PMDF confirma implementação
Durante a audiência pública, o subcomandante-geral da PMDF, coronel Adão Teixeira de Macedo confirmou que a corporação já está planejando a implementação das câmeras corporais e garantiu que a mudança virá ainda neste ano. “É um projeto importante que já está consignado no orçamento da PMDF para implementação. A proposta da PMDF é que todo policial em serviço tenha uma câmera. Vamos ter uma unidade piloto no 1° comando regional, na área central. A partir daí vamos expandir para outras regiões do DF. Inicialmente serão 300 câmeras. A expectativa é iniciarmos no segundo semestre”, revelou o oficial.

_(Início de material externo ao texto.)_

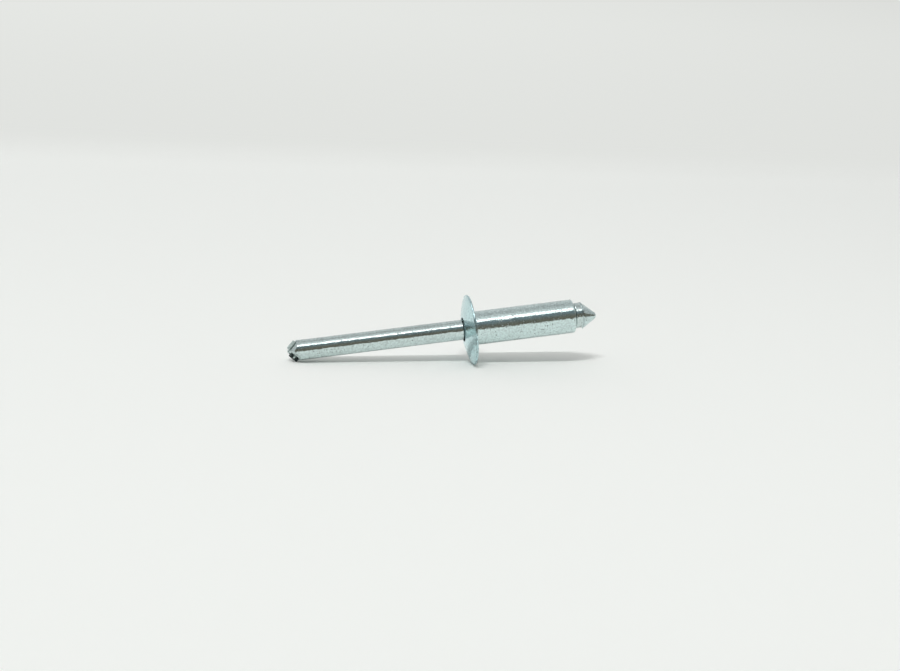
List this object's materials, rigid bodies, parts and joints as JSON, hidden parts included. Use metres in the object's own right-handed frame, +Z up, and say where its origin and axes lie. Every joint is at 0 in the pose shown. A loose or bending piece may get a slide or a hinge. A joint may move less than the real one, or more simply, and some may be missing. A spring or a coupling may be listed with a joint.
{
  "type": "blind rivet",
  "caption": "Blind rivet with a domed flange, open tubular shank and pulling mandrel, unset; lies on its side. Bright zinc-plated steel.",
  "frame": {"origin": "on the bore's axis, in the plane of the flange's seating face", "axes": "+Z up from the floor that the rivet lies on; +X level, along the rivet towards the mandrel's head; the bore's axis rises by 8.00 degrees from +X"},
  "size_m": [0.0441, 0.01, 0.0099],
  "materials": {
    "body_zinc": "bright zinc plating, clear passivated, with fine handling marks",
    "mandrel_zinc": "bright zinc plating on drawn wire, clear passivated"
  },
  "bodies": {
    "root": {"rivet_body": "body_zinc", "mandrel": "mandrel_zinc"}
  },
  "joints": []
}
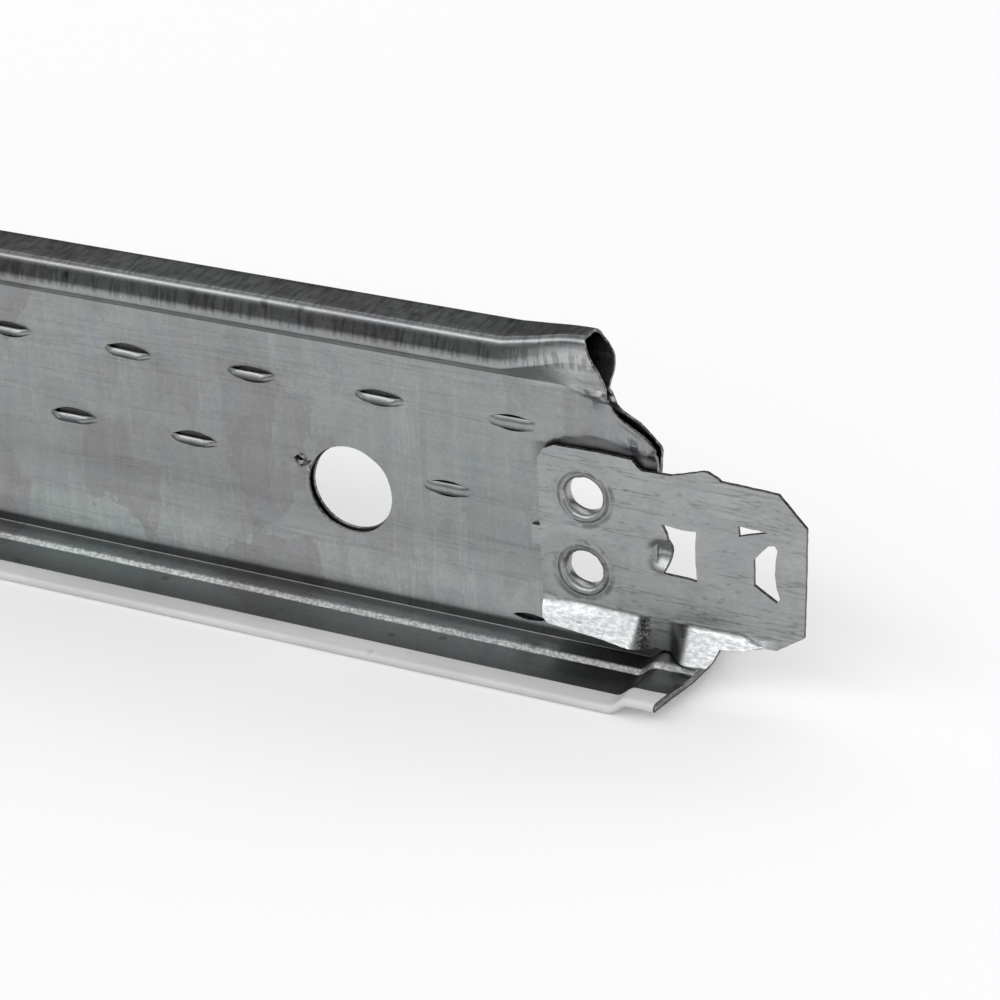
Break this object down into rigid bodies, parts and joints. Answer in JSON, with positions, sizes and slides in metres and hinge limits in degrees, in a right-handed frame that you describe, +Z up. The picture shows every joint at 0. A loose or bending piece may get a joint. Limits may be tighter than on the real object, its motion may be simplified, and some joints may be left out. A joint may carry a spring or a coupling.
{
  "type": "ceiling grid cross tee",
  "caption": "Suspended-ceiling cross tee: folded galvanised steel web with a hollow bulb, a white hemmed face strip and a clinched stab-in clip at each end.",
  "frame": {"origin": "on the floor, below the middle of the tee's length and face", "axes": "+X along the tee towards the pictured end, +Z up from the face to the bulb"},
  "size_m": [0.6226, 0.024, 0.0392],
  "materials": {
    "galvanised_strip": "galvanised, satin",
    "white_cap": "satin",
    "clip_steel": "satin"
  },
  "bodies": {
    "root": {"tee_body": "galvanised_strip", "flange_cap": "white_cap", "end_clip_right": "clip_steel", "end_clip_left": "clip_steel"}
  },
  "joints": []
}
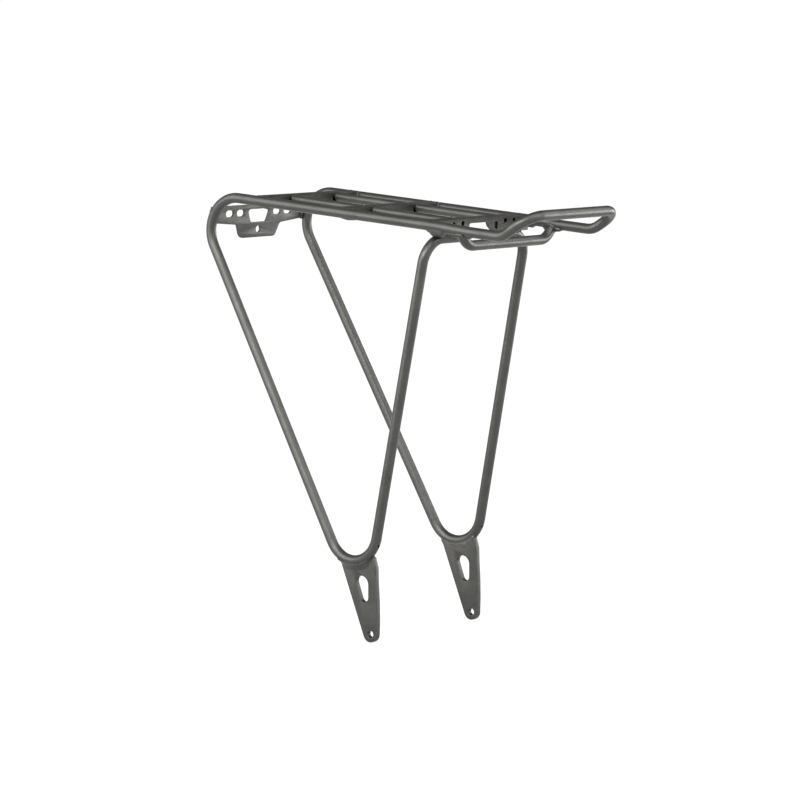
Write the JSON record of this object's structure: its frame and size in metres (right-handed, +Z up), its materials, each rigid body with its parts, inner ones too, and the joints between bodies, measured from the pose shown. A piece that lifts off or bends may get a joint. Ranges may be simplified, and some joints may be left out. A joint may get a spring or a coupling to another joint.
{
  "type": "bicycle rear rack",
  "caption": "Bicycle rear luggage rack bent from round tube, with a narrow slatted deck, a raised rear loop, tapered dropouts and a slotted front mounting plate.",
  "frame": {"origin": "midway between the two lower eyelets, on the line through their centres", "axes": "+Z up, +X to the rear of the bicycle, +Y to its right side, so the left dropout is at -Y"},
  "size_m": [0.393, 0.1734, 0.4302],
  "materials": {
    "tube_paint": "satin graphite powder coat",
    "plate_paint": "satin graphite powder coat"
  },
  "bodies": {
    "root": {"loop_tube": "tube_paint", "rear_leg_left": "tube_paint", "rear_leg_right": "tube_paint", "rear_stay_tube": "tube_paint", "cross_plate_front": "plate_paint", "cross_plate_middle": "plate_paint", "rear_light_bracket": "plate_paint", "deck_rod_front_left": "tube_paint", "deck_rod_front_right": "tube_paint", "deck_rod_rear_left": "tube_paint", "deck_rod_rear_right": "tube_paint", "front_mounting_plate": "plate_paint", "dropout_left": "plate_paint", "dropout_right": "plate_paint"}
  },
  "joints": []
}
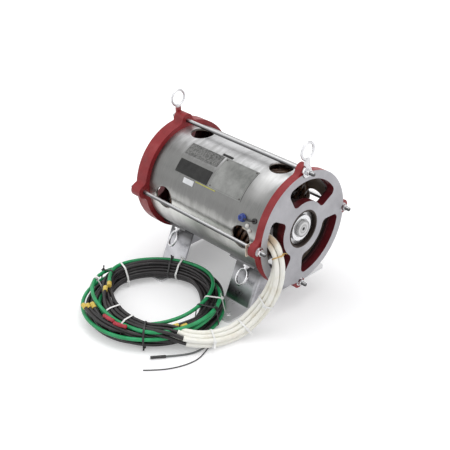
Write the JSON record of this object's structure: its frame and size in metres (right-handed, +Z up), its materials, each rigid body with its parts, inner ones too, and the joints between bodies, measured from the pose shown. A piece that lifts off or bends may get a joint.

O subcomandante também fez uma defesa da adoção das câmeras corporais pela força policial. “Esse projeto traz benefícios para o policial militar. Quando a pessoa percebe que está sendo monitorada, ela tende a mudar seu comportamento e tomar uma atitude mais cortês. Isso vale tanto para o policial quanto para o cidadão que está sendo abordado. O comando da PM está ansioso para implementar o projeto. Desvios de conduta mancham a imagem da corporação e são um enorme prejuízo para a sociedade”, afirmou o coronel. Ao final da audiência pública, ficou acertada uma reunião com as forças de segurança para aprimoramento do projeto de lei em tramitação na Câmara Legislativa.